Provide an exact copy of the lines from the beginning of the records through the line that includes "CAP_FOOT, CAP_TOP, CAP_R", and of no others.
--------------------------------
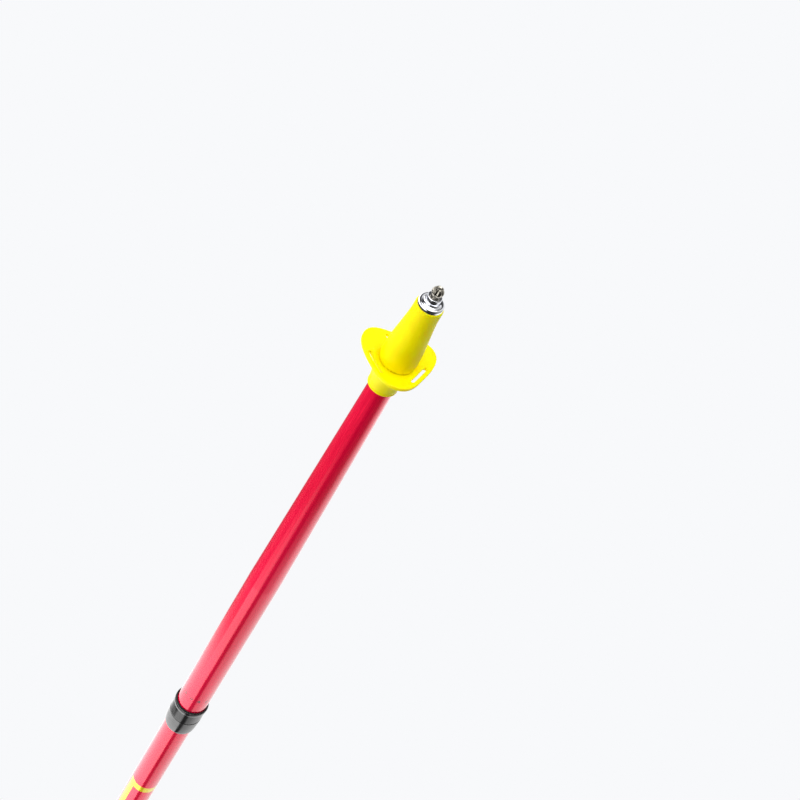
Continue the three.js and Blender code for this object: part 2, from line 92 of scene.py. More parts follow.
STUD_FOOT, STUD_TOP, STUD_R = span("steel_stud")
FERRULE_FOOT, FERRULE_TOP, FERRULE_R = span("tip_ferrule")
CONE_FOOT, CONE_TOP, CONE_R = span("tip_cone")
BASKET_FOOT, HUB_END, _ = span("basket")
TUBE_FOOT, TUBE_TOP, TUBE_R = span("lower_tube")
COLLAR_FOOT, COLLAR_TOP, COLLAR_R = span("tube_collar")
UPPER_FOOT, UPPER_TOP, UPPER_R = span("upper_tube")
CORE_FOOT, HEAD_TOP, HEAD_R = span("grip_core")
SLEEVE_FOOT, SLEEVE_TOP, _ = span("grip_sleeve")
CAP_FOOT, CAP_TOP, CAP_R = span("grip_cap")

# sizes and gaps that several pieces share
FIT = 0.05  # gap between a piece and the one it goes round or into
SEAT = 0.1  # gap between faces that sit on one another
TUBE_WALL = 0.55
TUBE_FOOT_R = 5.52
UPPER_WALL = 0.9
SHANK_R = 1.7
SPIGOT_R = 4.6
SHOULDER_Z = 47.3
SKIRT_R = 6.65
SPINDLE_R = 2.5
LINER_R = 9.2
BOSS_R = 4.0
TAPER_END_Z = 216


def taper_r(z):
    """Outside radius of the lower tube at a height on its taper."""
    return TUBE_FOOT_R + (TUBE_R - TUBE_FOOT_R) * (z - TUBE_FOOT) / (TAPER_END_Z - TUBE_FOOT)


# ---- outline helpers
NEARLY_STRAIGHT = math.radians(168)  # a corner wider than this is left as it is
CORNER_SHARE = 0.45  # of the shorter stretch beside a corner that its rounding may take
LONG_STRETCH = 4.0  # a stretch longer than this gets guard points
EDGE_GUARD = 0.8  # distance of the first guard point from its corner


def filleted(outline, radius, steps=4):
    """The closed outline with its corners rounded. A third number in a point is its own radius."""
    result = []
    for i, corner in enumerate(outline):
        own = corner[2] if len(corner) > 2 else radius
        here = Vector(corner[:2])
        back = Vector(outline[i - 1][:2]) - here
        on = Vector(outline[(i + 1) % len(outline)][:2]) - here
        sharp = own <= 0 or here.x < TINY or min(back.length, on.length) < TINY
        if sharp or back.angle(on) > NEARLY_STRAIGHT:
            result.append(tuple(here))
            continue
        longest = CORNER_SHARE * min(back.length, on.length)
        reach = min(own / math.tan(back.angle(on) / 2), longest)
        start = here + back.normalized() * reach
        end = here + on.normalized() * reach
        result += bend_run(start, here, end, steps)
    return result


def arc_run(centre_r, centre_z, radius, from_degrees, to_degrees, steps):
    """Points on an arc; its angles run from the outward direction towards the upward one."""
    run = []
    for i in range(steps + 1):
        angle = math.radians(from_degrees + (to_degrees - from_degrees) * i / steps)
        run.append((centre_r + radius * math.cos(angle), centre_z + radius * math.sin(angle)))
    return run


def smooth_run(points, steps_each):
    """Points along a Catmull-Rom curve through the given ones."""
    run = []
    ends = [points[0]] + list(points) + [points[-1]]
    for i in range(1, len(ends) - 2):
        p0, p1, p2, p3 = (Vector(ends[i + k]) for k in (-1, 0, 1, 2))
        for k in range(steps_each):
            t = k / steps_each
            point = p1 + (p2 - p0) * t / 2 + (p0 * 2 - p1 * 5 + p2 * 4 - p3) * t ** 2 / 2
            point += (p1 * 3 - p0 - p2 * 3 + p3) * t ** 3 / 2
            run.append(tuple(point))
    run.append(tuple(points[-1]))
    return run


def bend_run(start, middle, end, steps):
    """Points along a quadratic curve from start to end that is pulled towards middle."""
    a, b, c = Vector(start), Vector(middle), Vector(end)
    points = []
    for i in range(steps + 1):
        t = i / steps
        points.append(tuple(a * (1 - t) ** 2 + b * 2 * t * (1 - t) + c * t ** 2))
    return points


def even_run(start, end, longest):
    """Points on the straight line from start to end, no further apart than this."""
    a, b = Vector(start), Vector(end)
    count = max(1, math.ceil((b - a).length / longest))
    return [tuple(a.lerp(b, k / count)) for k in range(count + 1)]


def smooth_step(value, low, high):
    """0 up to low, 1 from high on, and an even change between them."""
    share = min(1.0, max(0.0, (value - low) / (high - low)))
    return share * share * (3 - 2 * share)


def between(value, low, high, rise, fall):
    """1 between low and high, with an even rise just after low and a fall just before high."""
    return smooth_step(value, low, low + rise) * (1 - smooth_step(value, high - fall, high))


# ---- mesh helpers
def direction(angle):
    """The flat unit vector at an angle from the first axis."""
    return Vector((math.cos(angle), math.sin(angle)))


def round_axis(r, angle, z):
    """The place in metres of a point given by radius, angle and height in millimetres."""
    return (r * math.cos(angle) * MM, r * math.sin(angle) * MM, z * MM)


def join_rings(mesh_bm, rings, closed=True, around=True):
    """Faces from each ring of vertices to the next. closed joins the last ring to the first
    instead of capping both; around joins each ring's end to its start."""
    if not closed:
        mesh_bm.faces.new(rings[0])
        mesh_bm.faces.new(rings[-1])
    for near, far in zip(rings, rings[1:] + rings[:1] if closed else rings[1:]):
        for k in range(len(near) if around else len(near) - 1):
            after = (k + 1) % len(near)
            corners = list(dict.fromkeys((near[k], near[after], far[after], far[k])))
            if len(corners) > 2:
                mesh_bm.faces.new(corners)


def finish_mesh(name, mesh_bm):
    """A smooth-shaded object, with its faces pointing out, from a bmesh in metres."""
    bmesh.ops.recalc_face_normals(mesh_bm, faces=mesh_bm.faces)
    mesh = bpy.data.meshes.new(name)
    mesh_bm.to_mesh(mesh)
    mesh_bm.free()
    mesh.shade_smooth()
    mesh.set_sharp_from_angle(angle=SHARP_ANGLE)
    piece = bpy.data.objects.new(name, mesh)
    bpy.context.collection.objects.link(piece)
    return piece


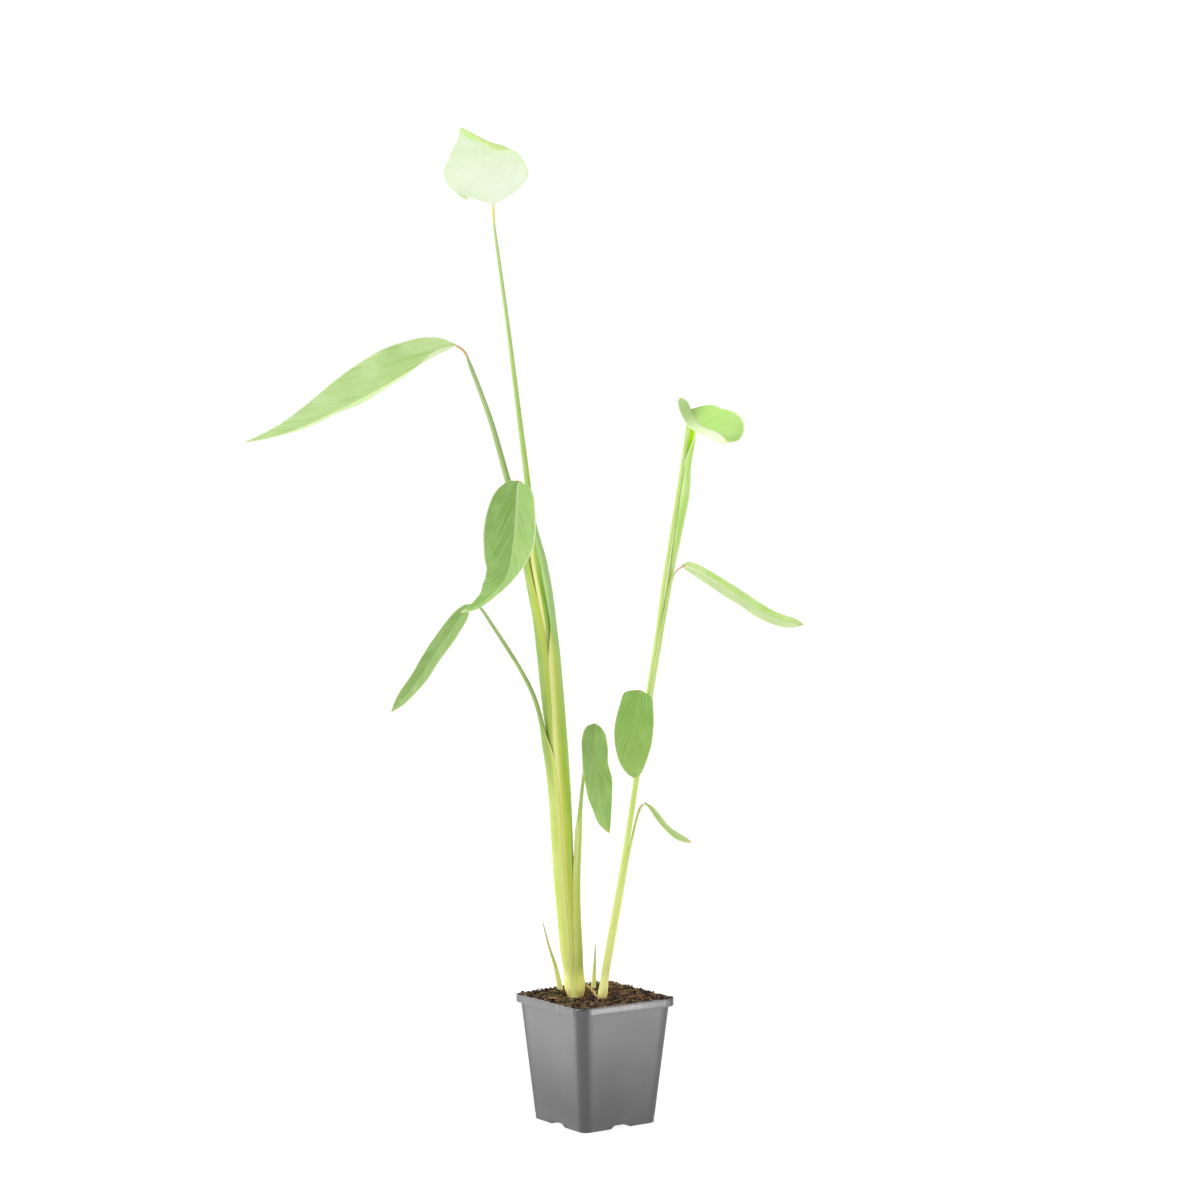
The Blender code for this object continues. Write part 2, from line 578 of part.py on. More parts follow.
def half_section(width, lift, bow, curl):
    # Places and slopes across one half of a blade, from the midrib to the margin
    def slope_at(reach):
        return math.radians(lift + bow * reach + curl * ease((reach - CURL_FROM) / (1 - CURL_FROM)))

    places, slopes = [(0.0, 0.0)], [math.radians(lift)]
    for near, far in zip(BLADE_SPREAD, BLADE_SPREAD[1:]):
        slope = slope_at((near + far) / 2)
        run = width * (far - near)
        across, up = places[-1]
        places.append((across + run * math.cos(slope), up + run * math.sin(slope)))
        slopes.append(slope_at(far))
    return places, slopes


def blade_half(leaf, sign, t, place, side, up):
    # The pairs of upper and lower points across one half, midrib first
    key = "left" if sign < 0 else "right"
    width = max(smooth_value(leaf[key], t), 0.5)
    turn = leaf[key + "_turn"]
    lift, bow, curl = (smooth_value(turn[name], t) for name in ("lift", "bow", "curl"))
    places, slopes = half_section(width, lift, bow, curl)
    size, count = leaf["waves"]
    widest = max(value for _, value in leaf[key])
    pairs = []
    for (across, high), slope, reach in zip(places, slopes, BLADE_SPREAD):
        wave = size * math.sin(2 * math.pi * count * t + sign) * reach ** 2 * width / widest
        normal = up
        if reach:
            normal = up * math.cos(slope) - side * (sign * math.sin(slope))
        spot = place + side * (sign * across) + up * high + normal * wave
        thick = BLADE_MIDRIB + (BLADE_MARGIN - BLADE_MIDRIB) * min(reach * 2.6, 1)
        pairs.append((spot + normal * thick / 2, spot - normal * thick / 2))
    return pairs


def blade(name, material, frame):
    leaf = BLADES[name]
    line = curve_through(leaf["midrib"], 2.0)
    along_line = directions_along(line)
    length = len(line) - 1
    facing = Vector(leaf["facing"])
    tops, bottoms = [], []
    for station in range(BLADE_STATIONS):
        t = (1 - math.cos(math.pi * station / (BLADE_STATIONS - 1))) / 2
        spot = t * length
        index = min(int(spot), length - 1)
        place = line[index].lerp(line[index + 1], spot - index)
        along = along_line[index].lerp(along_line[index + 1], spot - index).normalized()
        up = (facing - along * facing.dot(along)).normalized()
        side = along.cross(up)
        left = blade_half(leaf, -1, t, place, side, up)
        right = blade_half(leaf, 1, t, place, side, up)
        row = left[:0:-1] + right
        tops.append([upper for upper, lower in row])
        bottoms.append([lower for upper, lower in row])
    corners, faces = skin_sheet(tops, bottoms)
    return mesh_object(name + "_blade", corners, faces, material, frame)


def skin_sheet(tops, bottoms):
    # A closed sheet from two equal grids, cut into the same triangles on both faces
    rows, columns = len(tops), len(tops[0])
    corners = [corner for row in tops + bottoms for corner in row]
    under = rows * columns
    faces = []
    for row in range(rows - 1):
        for column in range(columns - 1):
            first = row * columns + column
            second = first + columns
            faces.append((first, first + 1, second + 1))
            faces.append((first, second + 1, second))
            faces.append((under + first, under + second + 1, under + first + 1))
            faces.append((under + first, under + second, under + second + 1))
    rim = list(range(columns - 1))
    rim += [row * columns + columns - 1 for row in range(rows - 1)]
    rim += [(rows - 1) * columns + column for column in range(columns - 1, 0, -1)]
    rim += [row * columns for row in range(rows - 1, 0, -1)]
    for first, second in zip(rim, rim[1:] + rim[:1]):
        faces.append((first, under + first, under + second))
        faces.append((first, under + second, second))
    return corners, faces


def rolled_leaf(material, frame):
    places = curve_through(ROLLED_ROUTE, STALK_STEP)
    rings = []
    for place in places:
        radius = value_at(ROLLED_RADIUS, place.z)
        start, end = value_at(ROLLED_START, place.z), value_at(ROLLED_END, place.z)
        middle = (start + end) / 2
        inner = max(radius - ROLLED_WALL, 0.35)
        rings.append(crescent_ring(place, middle, start, end, inner, ROLLED_WALL, ROLLED_WALL))
    corners, faces = skin_rings(rings)
    return mesh_object("rolled_leaf", corners, faces, material, frame)


def rod(name, route, radius_at, material, frame, step=6.0, sides=8):
    places = curve_through(route, step)
    last = len(places) - 1
    radii = [radius_at(count / last) for count in range(last + 1)]
    rings = round_rings(places, radii, Vector((1, 0, 0.2)), sides)
    corners, faces = skin_rings(rings)
    return mesh_object(name, corners, faces, material, frame)


def rounded_square(half, corner, height, steps=4):
    ring = []
    for quarter in range(4):
        for count in range(steps + 1):
            turn = math.radians(90 * quarter + 90 * count / steps)
            middle = math.radians(45 + 90 * quarter)
            x = math.copysign(half - corner, math.cos(middle)) + corner * math.cos(turn)
            y = math.copysign(half - corner, math.sin(middle)) + corner * math.sin(turn)
            ring.append(Vector((x, y, height)))
    return ring


def outer_half(height):
    share = height / (POT_HEIGHT - RIM_BAND)
    return BODY_BASE_HALF + (BODY_TOP_HALF - BODY_BASE_HALF) * share


def outer_corner(height):
    share = height / (POT_HEIGHT - RIM_BAND)
    return BASE_CORNER + (BODY_CORNER - BASE_CORNER) * share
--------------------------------
▶ **WRITTEN RESPONSE**
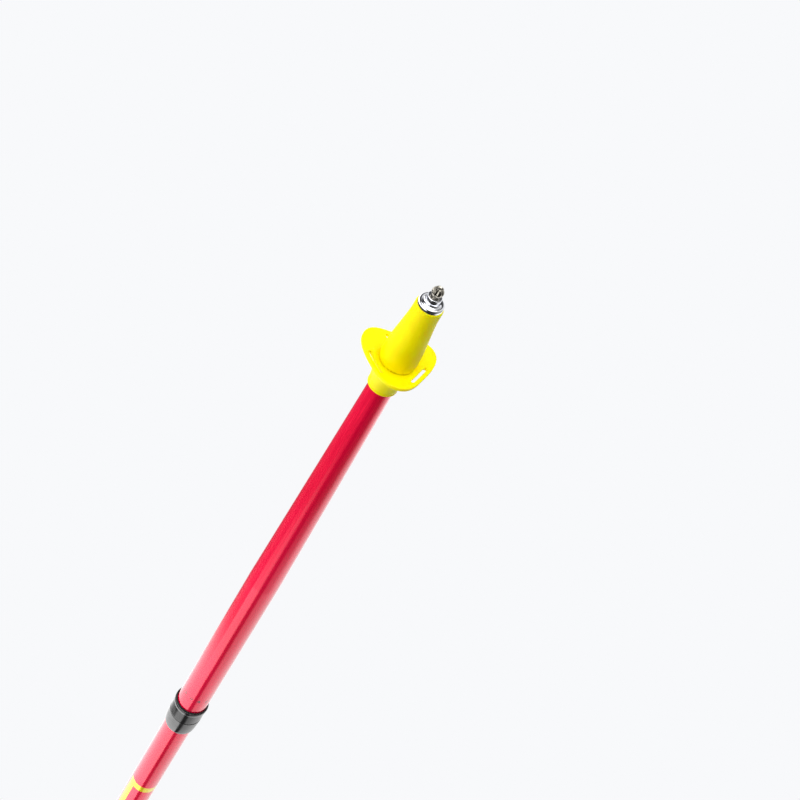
Continue the three.js and Blender code for this object: part 2, from line 92 of scene.py. More parts follow.
STUD_FOOT, STUD_TOP, STUD_R = span("steel_stud")
FERRULE_FOOT, FERRULE_TOP, FERRULE_R = span("tip_ferrule")
CONE_FOOT, CONE_TOP, CONE_R = span("tip_cone")
BASKET_FOOT, HUB_END, _ = span("basket")
TUBE_FOOT, TUBE_TOP, TUBE_R = span("lower_tube")
COLLAR_FOOT, COLLAR_TOP, COLLAR_R = span("tube_collar")
UPPER_FOOT, UPPER_TOP, UPPER_R = span("upper_tube")
CORE_FOOT, HEAD_TOP, HEAD_R = span("grip_core")
SLEEVE_FOOT, SLEEVE_TOP, _ = span("grip_sleeve")
CAP_FOOT, CAP_TOP, CAP_R = span("grip_cap")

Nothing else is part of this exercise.